L’URD, on le sait, est née de la trahison de certains hauts dirigeants de l’ADEMA -dont l’actuel ministre du Plan, Marimantia Diarra et son homologue de l’Agriculture, Seydou Traoré- qui ont utilisé les moyens humains et financiers de ce parti pour battre campagne au profit du candidat ATT contre le candidat officiel de la Ruche, en l’occurrence Soumaïla Cissé. Eh bien, l’URD vient de tenir, le week-end dernier, les congrès constitutifs de ses femmes et de ses jeunes ainsi que sa conférence nationale. Motif de ce branle-bas de combat : apporter un semblant de caution démocratique à la décision déjà prise par l’état-major politique de soutenir ATT à la présidentielle d’avril 2007.

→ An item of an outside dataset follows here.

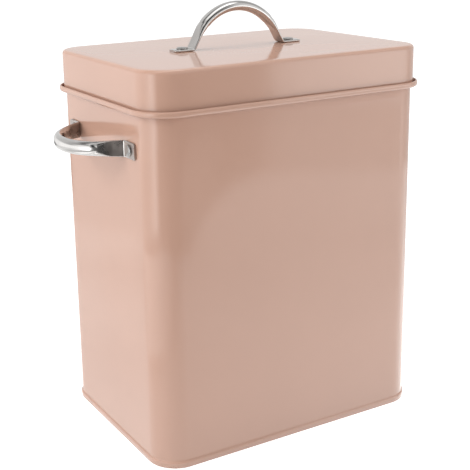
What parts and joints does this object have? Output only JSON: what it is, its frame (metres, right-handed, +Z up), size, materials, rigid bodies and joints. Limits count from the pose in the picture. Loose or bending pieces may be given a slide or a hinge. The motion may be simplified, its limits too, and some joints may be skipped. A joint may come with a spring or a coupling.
{
  "type": "laundry powder container",
  "caption": "Tall steel box for washing powder with rounded corners, a lift-off lid seated in a gutter rim, and riveted tube handles on its sides and lid.",
  "frame": {"origin": "middle of the base, on the surface the container stands on", "axes": "+Z up, +X to the container's right seen from its front, front face at -Y, side handles at -X and +X"},
  "size_m": [0.247, 0.1424, 0.2666],
  "materials": {
    "coat": "smooth semi-gloss powder coat, pale pink",
    "polished_steel": "mirror polished",
    "rivet_steel": "satin"
  },
  "bodies": {
    "container": {"base_panel": "coat", "body_wall": "coat", "neck_collar": "coat", "left_handle": "polished_steel", "left_handle_rivets": "rivet_steel", "right_handle": "polished_steel", "right_handle_rivets": "rivet_steel"},
    "lid": {"lid_shell": "coat", "lid_handle": "polished_steel", "lid_handle_rivets": "rivet_steel"}
  },
  "joints": [
    {"name": "lid_lift", "type": "slide", "parent": "container", "child": "lid", "axis": [0, 0, 1], "range_m": [0, 0.1]}
  ]
}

On se rappelle qu’il y a quelques mois, il était plutôt question de promouvoir soit une candidature interne, soit de former une alliance avec le RPM qui, dans cette perspective, avait même renoncé à présenter un candidat à la législative partielle en commune IV -fief de son feu vice-président Kadari Bamba- pour donner toutes ses chances à Mme Coulibaly Kadiatou Samaké, vice-présidente de l’URD. On n’a pas besoin d’être extra-lucide pour comprendre que la main du Général est passée par là. Les promotions faites aux barons du parti, leurs parents et leurs proches ne sont pas étrangères à ce retournement spectaculaire. Les mauvaises langues susurrent même que l’argent qui a servi à financer les assises du week-end est tombé tout droit de Koulouba. La caisse noire n’est-elle pas faite, après tout, pour conforter le président dans son fauteuil ? Il ne reste plus aux tenants de la candidature interne et de l’alliance avec le RPM d’IBK qu’à pleurer sur leurs illusions évanouies. Une constante toutefois : l’unité de cette formation n’est que de pure façade.
Autre victime de Mon Général : le PARENA de Tiébilé Dramé. C’est un secret de polichinelle que ce parti est traversé par deux courants adverses qui pourraient devenir, à l’orée des élections, antagoniques : un courant pro-ATT, animé par le député Kaourou Doucouré et un courant qu’on pourrait appeler "souverainiste" car plaçant le Mali et le PARENA au-dessus de ATT, refusant tout alignement mécanique sur quelque candidat que ce soit et préférant donner la parole aux militants pour qu’ils disent, en toute liberté et responsabilité, à qui ils souhaitent offrir leurs voix en 2007.
Enfin le RPM, le seul parti à avoir eu, jusqu’ici, le courage d’annoncer qu’il présentera son chef, IBK, à la présidentielle à venir. Là, le Général, qui semble exceller dans la guerre politique plutôt que dans la guerre tout court -même s’il est diplômé de la célèbre école de guerre de Paris- use d’une tactique toute différente, qu’on pourrait même qualifier de radicale : il s’agit du débauchage. Le dernier exemple en date, le plus honteux, le plus scandaleux, le plus intolérable est celui de la démission de la ministre de la Santé, Mme Maïga Mint Youba, du parti qui l’a fait entrer au gouvernement.
A ce train là, si ATT parvient à se faire réélire sur les cadavres des partis politiques, c’est tout le substratum de la démocratie malienne qu’il va falloir reconstruire, pierre après pierre, quand il ne sera plus là après 2012.